Yarbrough adds, “For application temperatures that are below freezing, you need to use products that are not water-based.”
Marketing Strategies that Work
Maximizing the market opportunity, Roba notes, takes an understanding of each customer’s needs. “You have functional, informational, and promotional graphics,” he says. “A functional graphic typically uses blackout, etched, or decorative films for creating a barrier or privacy. Informational graphics promote the business, its hours, and things going on in the business; and promotional graphics are for advertising and specials that change out over time to market the business.”
It is always best to meet with the decision makers to ensure your design concept aligns with their vision. “You have to be involved with the people who pull the trigger, or you can find yourself putting a lot of time and effort into a graphic — and then it completely changes on you at the end of the job,” Forker notes.
And being the cheapest provider, he adds, is not always the best strategy. “If you offer a solution that does an extraordinary job for your customer, you are more likely to get repeat business.”
Don’t overlook any opportunity to offer your services, either. “On your morning commute, if you drive past a load of glass outside a business you should think of that business as an opportunity,” Stone says.
Felty adds, “When we are in an important appointment, we always mention graphics for the company’s front windows — it usually sticks when you do.”
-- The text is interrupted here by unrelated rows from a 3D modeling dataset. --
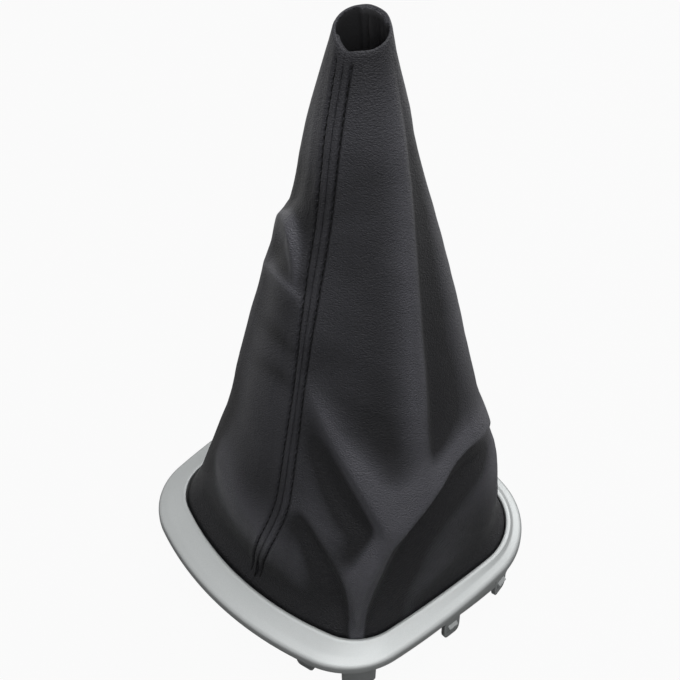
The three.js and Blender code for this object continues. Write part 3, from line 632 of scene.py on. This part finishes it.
def black_moulding():
    """Plain black polypropylene, moulded, with a faint spark-eroded texture."""
    return plain_material(
        "black_polypropylene", "ShaderNodeTexNoise", {}, {"Scale": 1800.0, "Detail": 2.0}, "Fac",
        {"Strength": 0.3, "Distance": 0.00008},
        {"Base Color": linear("#1b1b1d"), "Roughness": 0.55, "IOR": 1.49})


def polyester_thread():
    """Twisted black polyester sewing thread: nearly black and quite dull, with a fine twist."""
    return plain_material(
        "polyester_thread", "ShaderNodeTexWave", {"bands_direction": "DIAGONAL"}, {"Scale": 900.0}, "Fac",
        {"Strength": 0.4, "Distance": 0.00008},
        {"Base Color": linear("#0d0d0e"), "Roughness": 0.85, "IOR": 1.5, "Specular IOR Level": 0.2})


# Settings


class GaiterFinish(bpy.types.PropertyGroup):
    """Colours and surface values of the gaiter's materials."""

    leather_dark: StringProperty(
        name="Leather dark", description="Darker leatherette colour", default="#161619")
    leather_light: StringProperty(
        name="Leather light", description="Colour on the crests", default="#56565c")
    leather_roughness: FloatProperty(
        name="Leather roughness", description="Roughness of the leatherette",
        default=0.4, min=0.0, max=1.0)
    grain_size: FloatProperty(
        name="Grain size", description="Width of a pebble of the grain", default=0.85 * MM, unit="LENGTH")
    grain_depth: FloatProperty(
        name="Grain depth", description="Height of the embossed grain", default=0.45 * MM, unit="LENGTH")
    silver_dark: StringProperty(name="Silver dark", description="Darker silver colour", default="#a7aaaa")
    silver_light: StringProperty(
        name="Silver light", description="Lighter silver colour", default="#b7baba")
    silver_roughness: FloatProperty(
        name="Silver roughness", description="Roughness of the silver lacquer",
        default=0.48, min=0.0, max=1.0)


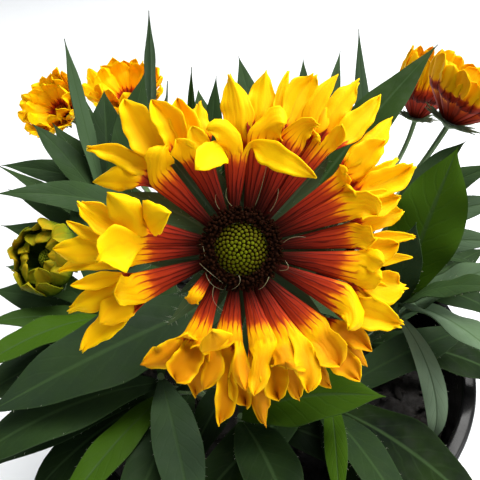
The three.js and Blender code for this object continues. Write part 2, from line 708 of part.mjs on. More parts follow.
function clearLeaf(stem, leaf) {
  for (const share of SHORTER) {
    for (const [turn, lift] of WAYS_ROUND) {
      const azimuth = leaf.azimuth + rad(turn);
      const elevation = leaf.elevation + rad(lift);
      const tried = { ...leaf, azimuth, elevation, length: leaf.length * share };
      const outer = solidOf(leafBlade(tried, CLEARANCE, BRANCHING));
      if (meets(`${stem.node} leaves`, outer)) continue;
      const whole = solidOf(leafBlade(tried, CLEARANCE));
      const others = [...taken.keys()].filter((name) => name !== stem.node && !name.endsWith(" leaves"));
      if (!others.some((name) => meets(name, whole))) return tried;
    }
  }
  return null;
}

// Leaves by rule climb the stem by the golden turn, the low ones long and spreading, the high ones short.
function ruledLeaves({ line, count, seed, first, last, long, wide }) {
  const random = randomFrom(seed);
  const start = random() * Math.PI * 2;
  return Array.from({ length: count }, (_, k) => {
    const t = k / (count - 1);
    const { elevation, bend, length, width } = CLIMB;
    return {
      root: line.at(lerp(first, last, t)),
      azimuth: start + k * GOLDEN_TURN + rad(SPREAD.azimuth * (random() - 0.5)),
      elevation: rad(lerp(...elevation, t) + SPREAD.elevation * (random() - 0.5)),
      bend: rad(lerp(...bend, t) + SPREAD.bend * (random() - 0.5)),
      length: long * lerp(...length, t) * lerp(...SPREAD.length, random()),
      width: wide * lerp(...width, t) * lerp(...SPREAD.width, random()),
      roll: rad(SPREAD.roll * (random() - 0.5)),
    };
  });
}

// ---- pot and soil

function pot() {
  const under = RIM_RADIUS - LIP.width; // outside of the wall just below the rim
  const wallIn = (r) => r - POT_WALL;
  const profile = [
    [0, 0],
    [BASE_RADIUS - 2, 0],
    [BASE_RADIUS, 2],
    [under - 1, RIM_Z - LIP.height - 4],
    [under, RIM_Z - LIP.height],
    [RIM_RADIUS - 0.8, RIM_Z - LIP.height],
    [RIM_RADIUS, RIM_Z - LIP.height + 1.5],
    [RIM_RADIUS, RIM_Z - 2],
    [RIM_RADIUS - 1.4, RIM_Z],
    [wallIn(under) + 0.6, RIM_Z],
    [wallIn(under), RIM_Z - 1.5],
    [wallIn(under), RIM_Z - LIP.height - 2],
    [wallIn(BASE_RADIUS), POT_FLOOR],
    [0, POT_FLOOR],
  ];
  const shell = solidOf(turnedSolid(profile, POT_SIDES));
  return Array.from({ length: DRAIN.count }, (_, k) => {
    const angle = (k / DRAIN.count) * Math.PI * 2;
    const hole = new THREE.CylinderGeometry(DRAIN.radius, DRAIN.radius, POT_FLOOR * 4, 6);
    hole.rotateX(Math.PI / 2).translate(DRAIN.at * Math.cos(angle), DRAIN.at * Math.sin(angle), 0);
    return solidOf(hole);
  }).reduce((cut, hole) => cut.subtract(hole), shell);
}

// Inner radius of the pot at a height below the rim.
function potInside(z) {
  const top = RIM_Z - LIP.height - 2;
  const under = RIM_RADIUS - LIP.width - POT_WALL;
  return lerp(BASE_RADIUS - POT_WALL, under, Math.min(1, (z - POT_FLOOR) / (top - POT_FLOOR)));
}

function soil(feet) {
  const random = randomFrom(7);
  const columns = 14;
  const low = POT_FLOOR + RUNNING_GAP;
  const topEdge = potInside(SOIL_Z) - RUNNING_GAP - 0.6;
  const shares = [1, 0.66, 0.33]; // of the top's radius, where its lumps are
  const ring = (radius, height) =>
    Array.from({ length: columns }, (_, i) => {
      const turn = (i / columns) * Math.PI * 2;
      return vec(radius * Math.cos(turn), radius * Math.sin(turn), height());
    });
  const rings = [
    ring(potInside(low) - RUNNING_GAP - 0.5, () => low),
    ...shares.map((share) => ring(topEdge * share, () => SOIL_Z + SOIL_RELIEF * (random() - 0.5))),
  ];
  const body = solidOf(loft(rings, [vec(0, 0, SOIL_Z)]));
  return feet.reduce((cut, { foot, radius }) => {
    const hole = new THREE.CylinderGeometry(radius + RUNNING_GAP, radius + RUNNING_GAP, HOLE_DEPTH * 2, 6);
    hole.rotateX(Math.PI / 2).translate(foot[0], foot[1], SOIL_Z);
    return cut.subtract(solidOf(hole));
  }, body);
}

// A stem's bar, with the length that stands in its hole.
function stemBar({ points, alongs, radii }) {
  const low = points[0].clone().setZ(SOIL_Z - HOLE_DEPTH + RUNNING_GAP);
  return bar(
    { points: [low, ...points], alongs: [alongs[0], ...alongs], radii: [radii[0], ...radii] },
    STEM_SIDES,
  );
}

// A bud still shut: a green egg of bracts on its stem.
function shutBud(radius) {
  const profile = [
    [0, -3],
    [0.55 * radius, -2],
    [0.95 * radius, 1],
    [0.85 * radius, 0.6 * radius],
    [0.45 * radius, 1.05 * radius],
    [0, 1.25 * radius],
  ];
  return studded(turnedSolid(profile, 10), profile.length, [0, 0, 0.5, 0.6, 0.4, 0]);
}

// ---- stems, heads and leaves

const stems = [
  ...BLOOMS.map((bloom) => ({ ...bloom, kind: "bloom", thick: STEM_RADIUS.bloom })),
  { ...TIGHT_BUD, kind: "bud", thick: STEM_RADIUS.bud },
  ...SHOOTS.map((shoot) => ({ ...shoot, kind: "shoot", thick: STEM_RADIUS.shoot })),
];

for (const stem of stems) {
  const shoot = stem.kind === "shoot";
  stem.node = stem.kind === "bloom" ? `${stem.name}_stem` : stem.name;
  stem.frame = shoot ? null : frameOf(stem);
  const arrive = shoot ? vec(0, 0, 1) : vec(...stem.facing).normalize();
  const neck = shoot ? 0 : stem.kind === "bud" ? 2 : CUP.neck * stem.scale - cupTop(stem.scale);
  const end = vec(...(shoot ? stem.top : stem.head)).addScaledVector(arrive, -neck);
  const taper = shoot ? [1, 0.95, 0.85, 0.7] : [1, 1, 0.95, 0.9, 0.9, 0.95];
  const radii = taper.map((share) => share * stem.thick);
  stem.line = stemLine(stemCurve({ foot: stem.foot, end, arrive }), radii);
  stem.pieces = [solidOf(stemBar(stem.line))];
}

const potSolid = pot();
const soilSolid = soil(stems.map(({ foot, thick }) => ({ foot, radius: thick })));
claim("pot", potSolid);
claim("soil", soilSolid);
addMesh("pot", geometryOf(potSolid), 0x101012, 0.3);
addMesh("soil", geometryOf(soilSolid), 0x2b1f17, 0.95);

// Heads come before leaves, which keep clear of them.
for (const stem of stems.filter((s) => s.kind === "bloom")) {
  const scale = stem.scale;
  const parts = stem.main
    ? [
        ["rays", geometryOf(mainRays()), PETAL],
        ["disc_ring", discRing(), DISC.ring],
        ["disc_centre", discCentre(), DISC.centre],
      ]
    : [
        ["rays", geometryOf(smallRays(stem)), PETAL],
        ["disc", smallDisc(scale), DISC.ring],
      ];
  for (const [part, geometry, color] of parts) {
    const name = `${stem.name}_${part}`;
    addMesh(name, geometry, color, 0.6, stem.frame);
    claim(name, solidOf(geometry.clone().applyMatrix4(stem.frame)));
  }
  const cup = stem.main
    ? involucre({ scale, bracts: 14, reach: 21.5, droop: 2.4 })
    : involucre({ scale, bracts: 7, reach: stem.radius * 0.5, droop: 1.5 });
  stem.pieces.push(solidOf(geometryOf(cup).applyMatrix4(stem.frame)));
}

for (const stem of stems.filter((s) => s.kind === "bud")) {
  stem.pieces.push(solidOf(shutBud(stem.radius).applyMatrix4(stem.frame)));
}
for (const stem of stems) stem.pieces.forEach((piece) => claim(stem.node, piece));

// The air in front of the main bloom, which no leaf crosses.
const OPEN_AIR = { name: "open air", wide: 50, deep: 130 };
const mainFrame = stems[0].frame;
claim(
  OPEN_AIR.name,
  solidOf(
    new THREE.ConeGeometry(OPEN_AIR.wide, OPEN_AIR.deep, 12)
      .rotateX(Math.PI / 2)
      .translate(0, 0, OPEN_AIR.deep / 2 + 1)
      .applyMatrix4(mainFrame),
  ),
);

function grow(stem, leaf) {
  const found = clearLeaf(stem, leaf);
  if (!found) return;
  const blade = solidOf(leafBlade(found));
  stem.pieces.push(blade);
  claim(stem.node, blade);
  claim(`${stem.node} leaves`, solidOf(leafBlade(found, 0, BRANCHING)));
}

for (const [name, where, tip, bend, width, roll] of PLACED_LEAVES) {
  const stem = stems.find((s) => s.name === name);
  const arc = arcToTip({ root: stem.line.at(where), tip: vec(...tip), bend: rad(bend) });
  grow(stem, { ...arc, width, roll: rad(roll) });
}
for (const stem of stems) {
  const rule = stem.kind === "shoot" ? SHOOT_LEAVES : STEM_LEAVES;
  ruledLeaves({ line: stem.line, seed: stem.seed, ...rule }).forEach((leaf) => grow(stem, leaf));
}

for (const stem of stems) {
  addMesh(stem.node, geometryOf(union(stem.pieces)), GREEN.leaf, 0.7);
}

export default plant;
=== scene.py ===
"""A blanket flower plant in its nursery pot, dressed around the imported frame.

Forms are worked out in millimetres in the CAD's frame and written in metres. The layout tables follow those
of the part's source, except that six of the main bloom's twenty rays differ a little.
"""
import math
from collections import namedtuple

import bmesh
import bpy
import numpy as np
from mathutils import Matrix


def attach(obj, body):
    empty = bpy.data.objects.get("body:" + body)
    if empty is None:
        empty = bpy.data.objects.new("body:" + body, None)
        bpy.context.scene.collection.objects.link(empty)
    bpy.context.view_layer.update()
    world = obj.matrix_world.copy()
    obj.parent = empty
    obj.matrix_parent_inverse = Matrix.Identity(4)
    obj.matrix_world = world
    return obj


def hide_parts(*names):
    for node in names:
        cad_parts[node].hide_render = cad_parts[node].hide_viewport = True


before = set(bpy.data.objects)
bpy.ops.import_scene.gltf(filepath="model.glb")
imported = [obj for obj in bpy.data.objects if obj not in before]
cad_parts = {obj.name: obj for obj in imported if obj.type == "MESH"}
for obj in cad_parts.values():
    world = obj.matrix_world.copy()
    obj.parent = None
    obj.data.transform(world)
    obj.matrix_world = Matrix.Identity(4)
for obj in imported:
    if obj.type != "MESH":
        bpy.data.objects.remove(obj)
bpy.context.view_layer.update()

MM = 0.001
TURN = 2 * math.pi
GOLDEN_TURN = math.radians(137.5)
scene = bpy.context.scene

# ---------------------------------------------------------------- the part's own dimensions, in mm

RUNNING_GAP = 0.35
RIM_Z = 150.0
RIM_RADIUS = 84.0
BASE_RADIUS = 61.0
POT_WALL = 1.6
POT_FLOOR = 2.4
LIP = {"width": 3.6, "height": 13.0}
DRAIN = {"count": 6, "radius": 5.0, "at": 46.0}
SOIL_Z = RIM_Z - 22
HOLE_DEPTH = 14.0
HEAD = {"plate": 9.5, "top": -0.5, "depth": 1.6}
CUP = {"depth": 6.0, "neck": 5.0}
LEAF_NARROW = 0.08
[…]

As with any new application, the best way to accelerate your success is to turn to your suppliers for support. “PSPs really need to look at different applications to expand their business, and even out their orders,” says Roba. “They need to look at windows, walls, and floors — all present opportunities. They also need to reach out to their providers to explore these applications and see how they can convert their services to new markets.”